John's divorce was not finalized at the time of his death, leaving his ex-wife with a claim to his estate, which further complicated asset distribution and delayed probate. This led to increased legal costs and financial pressure on the company. Due to these legal issues and disputes, the firm's value decreased from $42 million to $32 million in two years. This uncertainty caused client mistrust and loss of contracts, while competitors took advantage of the instability. The family had to sell their shares at a lower price to an external buyer. John's family faced emotional and financial strain, losing control of the business and seeing the value drop. The active child, who had been dedicated to the company, resigned amid conflicts. The four-year probate process delayed access to funds, forcing the family to take loans to cover living expenses.

Lessons Learned & Preventative Measures: Business succession planning suggests that a buy-sell agreement could ensure a smooth transfer of shares to existing partners. Estate tax planning recommends a trust or life insurance policy to cover tax obligations, avoiding asset sales. Liquidity planning, such as setting aside liquid assets or key-man insurance, prevents financial pressure on the business and family. Clear distribution among heirs can be achieved through a family trust, ensuring active involvement in leadership. Divorce-proofing the estate can be done with prenuptial agreements and separate property trusts to safeguard business assets.

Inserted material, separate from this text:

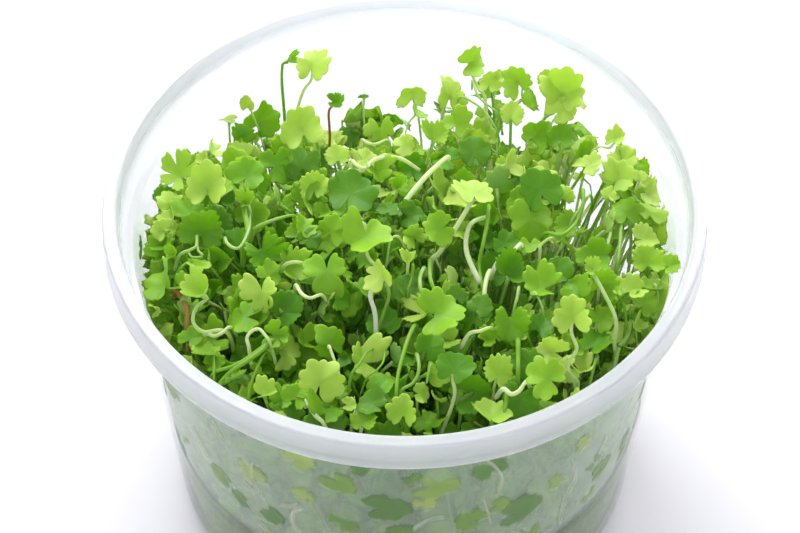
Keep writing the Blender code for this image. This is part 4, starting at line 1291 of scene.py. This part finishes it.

Conclusion: John Smith’s failure to plan his estate caused legal issues, family disputes, business problems, and financial losses. His 40% share was sold for less than it was worth, resulting in lower wealth for his heirs. A proper estate and succession plan could have protected his legacy and family wealth while easing business transition. This situation highlights the necessity of estate planning for business owners, particularly those with valuable international assets and complicated family situations.